The hardest part isn’t wasted spend, it’s lost trust. When your data stops feeling dependable, every win feels like luck, not skill. That quiet doubt seeps into every decision until even good results are met with hesitation.

It’s not just money or morale that the Mirage drains. It’s your ability to measure truthfully and plan confidently. Without that clarity, every decision becomes guesswork and every forecast feels fragile.
This is the hidden cost of the Mirage: the slow erosion of belief in your own success. And when that happens, confidence fades, alignment weakens, and growth stalls.
We explored this deeper in The Cost of the Marketing Data Mirage, which breaks down the true financial and organizational toll of relying on data that looks healthy but isn’t.
Recognizing that cost is the turning point. It’s the moment you realize the Mirage only exists as long as you feed it. And that’s where you begin to see through it.
Seeing Through the Mirage
The way out starts with awareness, but it doesn’t end there.
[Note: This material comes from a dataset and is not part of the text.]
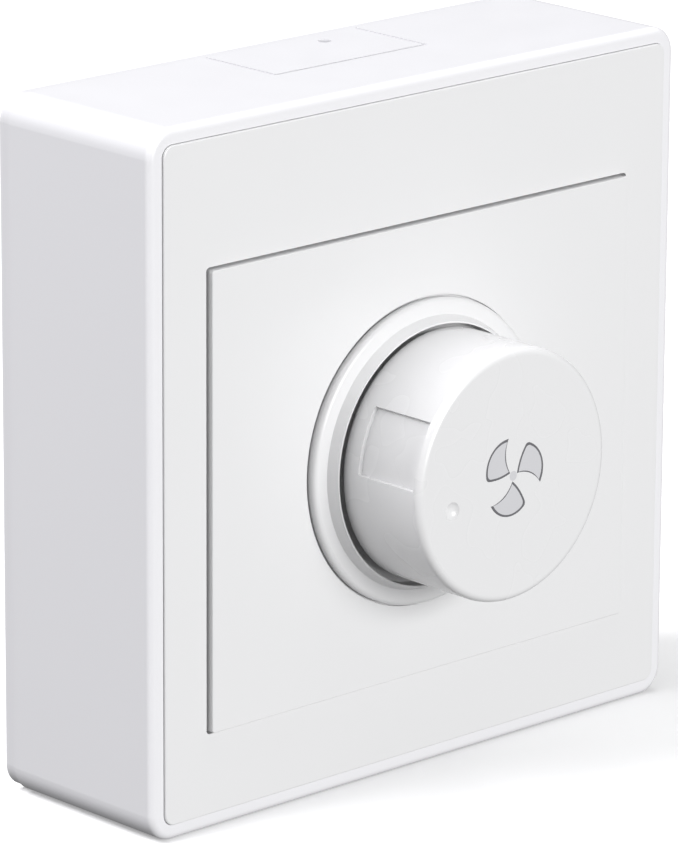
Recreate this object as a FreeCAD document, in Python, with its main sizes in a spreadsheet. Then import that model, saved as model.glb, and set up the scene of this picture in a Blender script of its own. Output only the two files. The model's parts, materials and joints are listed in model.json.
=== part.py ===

Once you know the Mirage for what it is, you can start rebuilding on truth.
Clarity begins when systems connect, data is verified, and teams trust a shared view of performance. Confidence grows when marketing and sales are aligned on what “qualified” really means.
Breaking free from the Mirage isn’t about adding more tools or dashboards. It’s about replacing assumptions with verification, and noise with context.
When the numbers finally tell the same story across teams, the noise quiets. Decisions stop feeling risky. Progress becomes predictable. What once felt like fog begins to look like focus.
Verified data and connected systems turn insight into confidence, and confidence into measurable growth. Real performance doesn’t rely on illusion. It’s built on truth, trust, and intelligence that reflects real human intent.
When that happens, confidence isn’t just restored, it’s shared. Teams move together again. Marketing decisions become clearer, faster, and stronger. At DemandScience, we believe performance only becomes predictable when it’s built on verified human intent, not phantom signals. That’s how you stop chasing what looks good and start growing on what’s real.